## INFORMATION PROVIDED
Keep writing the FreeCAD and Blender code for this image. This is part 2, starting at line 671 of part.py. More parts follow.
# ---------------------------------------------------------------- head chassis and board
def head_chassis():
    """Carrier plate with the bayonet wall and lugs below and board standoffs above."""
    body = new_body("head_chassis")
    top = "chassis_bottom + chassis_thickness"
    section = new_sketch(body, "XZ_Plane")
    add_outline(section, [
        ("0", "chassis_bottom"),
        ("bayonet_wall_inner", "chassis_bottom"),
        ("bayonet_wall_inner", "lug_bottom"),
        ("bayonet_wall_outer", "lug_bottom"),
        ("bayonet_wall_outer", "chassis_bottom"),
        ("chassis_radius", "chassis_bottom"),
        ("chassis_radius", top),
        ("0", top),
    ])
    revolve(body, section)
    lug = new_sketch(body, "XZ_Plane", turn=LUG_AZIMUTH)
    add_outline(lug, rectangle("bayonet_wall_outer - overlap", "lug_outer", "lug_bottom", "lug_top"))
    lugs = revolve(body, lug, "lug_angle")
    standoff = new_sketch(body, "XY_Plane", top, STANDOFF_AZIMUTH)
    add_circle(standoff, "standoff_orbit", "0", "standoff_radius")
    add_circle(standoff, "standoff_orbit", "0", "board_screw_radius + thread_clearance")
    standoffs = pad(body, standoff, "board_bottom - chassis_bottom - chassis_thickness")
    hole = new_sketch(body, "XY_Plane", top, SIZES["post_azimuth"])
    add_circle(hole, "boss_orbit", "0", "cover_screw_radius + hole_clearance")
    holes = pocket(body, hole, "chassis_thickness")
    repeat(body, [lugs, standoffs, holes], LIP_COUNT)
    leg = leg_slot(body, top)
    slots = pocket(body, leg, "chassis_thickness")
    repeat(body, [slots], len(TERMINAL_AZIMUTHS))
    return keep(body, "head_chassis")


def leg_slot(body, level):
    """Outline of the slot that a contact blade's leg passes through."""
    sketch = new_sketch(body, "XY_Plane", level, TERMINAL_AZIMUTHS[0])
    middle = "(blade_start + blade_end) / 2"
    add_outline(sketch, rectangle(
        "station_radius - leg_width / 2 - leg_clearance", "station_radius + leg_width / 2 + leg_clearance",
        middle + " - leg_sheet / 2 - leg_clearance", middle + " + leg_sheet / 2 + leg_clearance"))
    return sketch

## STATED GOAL
Extract all of the data above without altering anything.

## IN RESPONSE
Keep writing the FreeCAD and Blender code for this image. This is part 2, starting at line 671 of part.py. More parts follow.
# ---------------------------------------------------------------- head chassis and board
def head_chassis():
    """Carrier plate with the bayonet wall and lugs below and board standoffs above."""
    body = new_body("head_chassis")
    top = "chassis_bottom + chassis_thickness"
    section = new_sketch(body, "XZ_Plane")
    add_outline(section, [
        ("0", "chassis_bottom"),
        ("bayonet_wall_inner", "chassis_bottom"),
        ("bayonet_wall_inner", "lug_bottom"),
        ("bayonet_wall_outer", "lug_bottom"),
        ("bayonet_wall_outer", "chassis_bottom"),
        ("chassis_radius", "chassis_bottom"),
        ("chassis_radius", top),
        ("0", top),
    ])
    revolve(body, section)
    lug = new_sketch(body, "XZ_Plane", turn=LUG_AZIMUTH)
    add_outline(lug, rectangle("bayonet_wall_outer - overlap", "lug_outer", "lug_bottom", "lug_top"))
    lugs = revolve(body, lug, "lug_angle")
    standoff = new_sketch(body, "XY_Plane", top, STANDOFF_AZIMUTH)
    add_circle(standoff, "standoff_orbit", "0", "standoff_radius")
    add_circle(standoff, "standoff_orbit", "0", "board_screw_radius + thread_clearance")
    standoffs = pad(body, standoff, "board_bottom - chassis_bottom - chassis_thickness")
    hole = new_sketch(body, "XY_Plane", top, SIZES["post_azimuth"])
    add_circle(hole, "boss_orbit", "0", "cover_screw_radius + hole_clearance")
    holes = pocket(body, hole, "chassis_thickness")
    repeat(body, [lugs, standoffs, holes], LIP_COUNT)
    leg = leg_slot(body, top)
    slots = pocket(body, leg, "chassis_thickness")
    repeat(body, [slots], len(TERMINAL_AZIMUTHS))
    return keep(body, "head_chassis")


def leg_slot(body, level):
    """Outline of the slot that a contact blade's leg passes through."""
    sketch = new_sketch(body, "XY_Plane", level, TERMINAL_AZIMUTHS[0])
    middle = "(blade_start + blade_end) / 2"
    add_outline(sketch, rectangle(
        "station_radius - leg_width / 2 - leg_clearance", "station_radius + leg_width / 2 + leg_clearance",
        middle + " - leg_sheet / 2 - leg_clearance", middle + " + leg_sheet / 2 + leg_clearance"))
    return sketch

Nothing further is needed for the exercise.